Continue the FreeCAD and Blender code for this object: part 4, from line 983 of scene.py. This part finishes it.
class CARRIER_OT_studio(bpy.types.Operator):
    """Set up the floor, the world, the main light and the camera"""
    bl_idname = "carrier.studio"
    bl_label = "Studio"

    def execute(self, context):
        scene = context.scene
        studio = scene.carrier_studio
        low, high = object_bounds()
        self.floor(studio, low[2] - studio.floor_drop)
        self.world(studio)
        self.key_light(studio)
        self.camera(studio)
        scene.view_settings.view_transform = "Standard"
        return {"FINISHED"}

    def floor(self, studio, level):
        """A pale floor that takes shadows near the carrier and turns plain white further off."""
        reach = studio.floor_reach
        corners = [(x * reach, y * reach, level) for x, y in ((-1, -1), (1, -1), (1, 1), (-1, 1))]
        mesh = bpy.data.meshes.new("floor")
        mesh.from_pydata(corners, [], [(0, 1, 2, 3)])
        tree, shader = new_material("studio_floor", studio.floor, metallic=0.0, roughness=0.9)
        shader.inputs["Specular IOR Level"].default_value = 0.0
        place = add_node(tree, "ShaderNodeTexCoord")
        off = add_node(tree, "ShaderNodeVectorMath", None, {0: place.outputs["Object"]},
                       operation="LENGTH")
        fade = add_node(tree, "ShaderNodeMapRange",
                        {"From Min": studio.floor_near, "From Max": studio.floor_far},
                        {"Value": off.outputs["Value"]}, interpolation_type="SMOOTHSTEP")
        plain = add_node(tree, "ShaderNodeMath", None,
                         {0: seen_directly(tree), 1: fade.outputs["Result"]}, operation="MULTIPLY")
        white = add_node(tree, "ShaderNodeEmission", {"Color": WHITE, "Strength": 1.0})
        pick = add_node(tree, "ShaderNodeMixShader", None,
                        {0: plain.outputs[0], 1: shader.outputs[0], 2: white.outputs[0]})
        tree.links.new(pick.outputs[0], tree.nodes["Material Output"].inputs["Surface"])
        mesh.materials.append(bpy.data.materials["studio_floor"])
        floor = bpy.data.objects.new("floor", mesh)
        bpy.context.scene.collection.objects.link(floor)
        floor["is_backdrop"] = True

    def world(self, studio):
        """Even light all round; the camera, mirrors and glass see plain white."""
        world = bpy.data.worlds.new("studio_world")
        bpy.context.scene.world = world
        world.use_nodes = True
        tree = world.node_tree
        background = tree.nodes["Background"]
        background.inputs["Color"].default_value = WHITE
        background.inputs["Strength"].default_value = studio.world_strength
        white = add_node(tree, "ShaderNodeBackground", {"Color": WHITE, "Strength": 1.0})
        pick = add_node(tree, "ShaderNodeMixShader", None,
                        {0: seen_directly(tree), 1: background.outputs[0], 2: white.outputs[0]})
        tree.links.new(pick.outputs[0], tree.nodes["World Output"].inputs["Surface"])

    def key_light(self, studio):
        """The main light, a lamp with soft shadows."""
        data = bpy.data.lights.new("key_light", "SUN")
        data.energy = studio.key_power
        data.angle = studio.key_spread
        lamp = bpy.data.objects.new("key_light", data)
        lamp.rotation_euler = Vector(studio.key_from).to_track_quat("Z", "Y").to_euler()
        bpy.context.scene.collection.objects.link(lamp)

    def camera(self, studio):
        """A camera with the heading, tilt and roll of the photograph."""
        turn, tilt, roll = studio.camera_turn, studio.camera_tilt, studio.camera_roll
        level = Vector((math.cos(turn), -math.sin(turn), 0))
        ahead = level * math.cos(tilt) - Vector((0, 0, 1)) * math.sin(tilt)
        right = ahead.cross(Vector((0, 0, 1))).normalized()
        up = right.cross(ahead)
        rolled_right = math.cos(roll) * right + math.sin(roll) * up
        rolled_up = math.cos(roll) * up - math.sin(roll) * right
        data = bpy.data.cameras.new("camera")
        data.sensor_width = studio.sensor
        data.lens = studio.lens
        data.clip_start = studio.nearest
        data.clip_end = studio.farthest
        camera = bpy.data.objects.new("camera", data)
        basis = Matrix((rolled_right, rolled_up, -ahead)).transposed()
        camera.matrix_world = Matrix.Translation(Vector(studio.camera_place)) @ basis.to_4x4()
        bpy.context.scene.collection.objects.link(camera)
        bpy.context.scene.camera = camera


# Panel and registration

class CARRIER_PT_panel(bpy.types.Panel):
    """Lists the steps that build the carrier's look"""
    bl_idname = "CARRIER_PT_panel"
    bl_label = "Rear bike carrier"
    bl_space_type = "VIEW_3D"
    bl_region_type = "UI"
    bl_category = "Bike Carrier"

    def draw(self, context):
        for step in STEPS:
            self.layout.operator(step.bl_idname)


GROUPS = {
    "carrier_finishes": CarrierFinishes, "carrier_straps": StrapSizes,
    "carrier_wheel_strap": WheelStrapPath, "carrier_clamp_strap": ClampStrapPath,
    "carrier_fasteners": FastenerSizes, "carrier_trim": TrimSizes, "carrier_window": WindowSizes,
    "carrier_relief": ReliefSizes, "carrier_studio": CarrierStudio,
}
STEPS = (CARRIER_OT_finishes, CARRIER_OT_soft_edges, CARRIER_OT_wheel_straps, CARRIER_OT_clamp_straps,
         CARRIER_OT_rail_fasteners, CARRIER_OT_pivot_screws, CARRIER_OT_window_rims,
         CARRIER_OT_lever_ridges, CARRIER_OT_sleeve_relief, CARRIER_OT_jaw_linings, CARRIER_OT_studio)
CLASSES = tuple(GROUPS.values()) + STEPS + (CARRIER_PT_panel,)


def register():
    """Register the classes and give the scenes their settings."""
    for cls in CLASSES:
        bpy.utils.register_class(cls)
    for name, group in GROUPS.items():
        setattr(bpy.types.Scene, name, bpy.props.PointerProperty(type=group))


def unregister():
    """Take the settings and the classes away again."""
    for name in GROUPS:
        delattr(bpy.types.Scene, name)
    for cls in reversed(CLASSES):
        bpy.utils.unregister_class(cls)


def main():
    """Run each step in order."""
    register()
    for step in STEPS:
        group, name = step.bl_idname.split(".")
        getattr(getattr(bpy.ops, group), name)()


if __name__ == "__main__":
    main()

* **Stated task**
Extract the data exactly as given.

* **Problem solution**
Continue the FreeCAD and Blender code for this object: part 4, from line 983 of scene.py. This part finishes it.
class CARRIER_OT_studio(bpy.types.Operator):
    """Set up the floor, the world, the main light and the camera"""
    bl_idname = "carrier.studio"
    bl_label = "Studio"

    def execute(self, context):
        scene = context.scene
        studio = scene.carrier_studio
        low, high = object_bounds()
        self.floor(studio, low[2] - studio.floor_drop)
        self.world(studio)
        self.key_light(studio)
        self.camera(studio)
        scene.view_settings.view_transform = "Standard"
        return {"FINISHED"}

    def floor(self, studio, level):
        """A pale floor that takes shadows near the carrier and turns plain white further off."""
        reach = studio.floor_reach
        corners = [(x * reach, y * reach, level) for x, y in ((-1, -1), (1, -1), (1, 1), (-1, 1))]
        mesh = bpy.data.meshes.new("floor")
        mesh.from_pydata(corners, [], [(0, 1, 2, 3)])
        tree, shader = new_material("studio_floor", studio.floor, metallic=0.0, roughness=0.9)
        shader.inputs["Specular IOR Level"].default_value = 0.0
        place = add_node(tree, "ShaderNodeTexCoord")
        off = add_node(tree, "ShaderNodeVectorMath", None, {0: place.outputs["Object"]},
                       operation="LENGTH")
        fade = add_node(tree, "ShaderNodeMapRange",
                        {"From Min": studio.floor_near, "From Max": studio.floor_far},
                        {"Value": off.outputs["Value"]}, interpolation_type="SMOOTHSTEP")
        plain = add_node(tree, "ShaderNodeMath", None,
                         {0: seen_directly(tree), 1: fade.outputs["Result"]}, operation="MULTIPLY")
        white = add_node(tree, "ShaderNodeEmission", {"Color": WHITE, "Strength": 1.0})
        pick = add_node(tree, "ShaderNodeMixShader", None,
                        {0: plain.outputs[0], 1: shader.outputs[0], 2: white.outputs[0]})
        tree.links.new(pick.outputs[0], tree.nodes["Material Output"].inputs["Surface"])
        mesh.materials.append(bpy.data.materials["studio_floor"])
        floor = bpy.data.objects.new("floor", mesh)
        bpy.context.scene.collection.objects.link(floor)
        floor["is_backdrop"] = True

    def world(self, studio):
        """Even light all round; the camera, mirrors and glass see plain white."""
        world = bpy.data.worlds.new("studio_world")
        bpy.context.scene.world = world
        world.use_nodes = True
        tree = world.node_tree
        background = tree.nodes["Background"]
        background.inputs["Color"].default_value = WHITE
        background.inputs["Strength"].default_value = studio.world_strength
        white = add_node(tree, "ShaderNodeBackground", {"Color": WHITE, "Strength": 1.0})
        pick = add_node(tree, "ShaderNodeMixShader", None,
                        {0: seen_directly(tree), 1: background.outputs[0], 2: white.outputs[0]})
        tree.links.new(pick.outputs[0], tree.nodes["World Output"].inputs["Surface"])

    def key_light(self, studio):
        """The main light, a lamp with soft shadows."""
        data = bpy.data.lights.new("key_light", "SUN")
        data.energy = studio.key_power
        data.angle = studio.key_spread
        lamp = bpy.data.objects.new("key_light", data)
        lamp.rotation_euler = Vector(studio.key_from).to_track_quat("Z", "Y").to_euler()
        bpy.context.scene.collection.objects.link(lamp)

    def camera(self, studio):
        """A camera with the heading, tilt and roll of the photograph."""
        turn, tilt, roll = studio.camera_turn, studio.camera_tilt, studio.camera_roll
        level = Vector((math.cos(turn), -math.sin(turn), 0))
        ahead = level * math.cos(tilt) - Vector((0, 0, 1)) * math.sin(tilt)
        right = ahead.cross(Vector((0, 0, 1))).normalized()
        up = right.cross(ahead)
        rolled_right = math.cos(roll) * right + math.sin(roll) * up
        rolled_up = math.cos(roll) * up - math.sin(roll) * right
        data = bpy.data.cameras.new("camera")
        data.sensor_width = studio.sensor
        data.lens = studio.lens
        data.clip_start = studio.nearest
        data.clip_end = studio.farthest
        camera = bpy.data.objects.new("camera", data)
        basis = Matrix((rolled_right, rolled_up, -ahead)).transposed()
        camera.matrix_world = Matrix.Translation(Vector(studio.camera_place)) @ basis.to_4x4()
        bpy.context.scene.collection.objects.link(camera)
        bpy.context.scene.camera = camera


# Panel and registration

class CARRIER_PT_panel(bpy.types.Panel):
    """Lists the steps that build the carrier's look"""
    bl_idname = "CARRIER_PT_panel"
    bl_label = "Rear bike carrier"
    bl_space_type = "VIEW_3D"
    bl_region_type = "UI"
    bl_category = "Bike Carrier"

    def draw(self, context):
        for step in STEPS:
            self.layout.operator(step.bl_idname)


GROUPS = {
    "carrier_finishes": CarrierFinishes, "carrier_straps": StrapSizes,
    "carrier_wheel_strap": WheelStrapPath, "carrier_clamp_strap": ClampStrapPath,
    "carrier_fasteners": FastenerSizes, "carrier_trim": TrimSizes, "carrier_window": WindowSizes,
    "carrier_relief": ReliefSizes, "carrier_studio": CarrierStudio,
}
STEPS = (CARRIER_OT_finishes, CARRIER_OT_soft_edges, CARRIER_OT_wheel_straps, CARRIER_OT_clamp_straps,
         CARRIER_OT_rail_fasteners, CARRIER_OT_pivot_screws, CARRIER_OT_window_rims,
         CARRIER_OT_lever_ridges, CARRIER_OT_sleeve_relief, CARRIER_OT_jaw_linings, CARRIER_OT_studio)
CLASSES = tuple(GROUPS.values()) + STEPS + (CARRIER_PT_panel,)


def register():
    """Register the classes and give the scenes their settings."""
    for cls in CLASSES:
        bpy.utils.register_class(cls)
    for name, group in GROUPS.items():
        setattr(bpy.types.Scene, name, bpy.props.PointerProperty(type=group))


def unregister():
    """Take the settings and the classes away again."""
    for name in GROUPS:
        delattr(bpy.types.Scene, name)
    for cls in reversed(CLASSES):
        bpy.utils.unregister_class(cls)


def main():
    """Run each step in order."""
    register()
    for step in STEPS:
        group, name = step.bl_idname.split(".")
        getattr(getattr(bpy.ops, group), name)()


if __name__ == "__main__":
    main()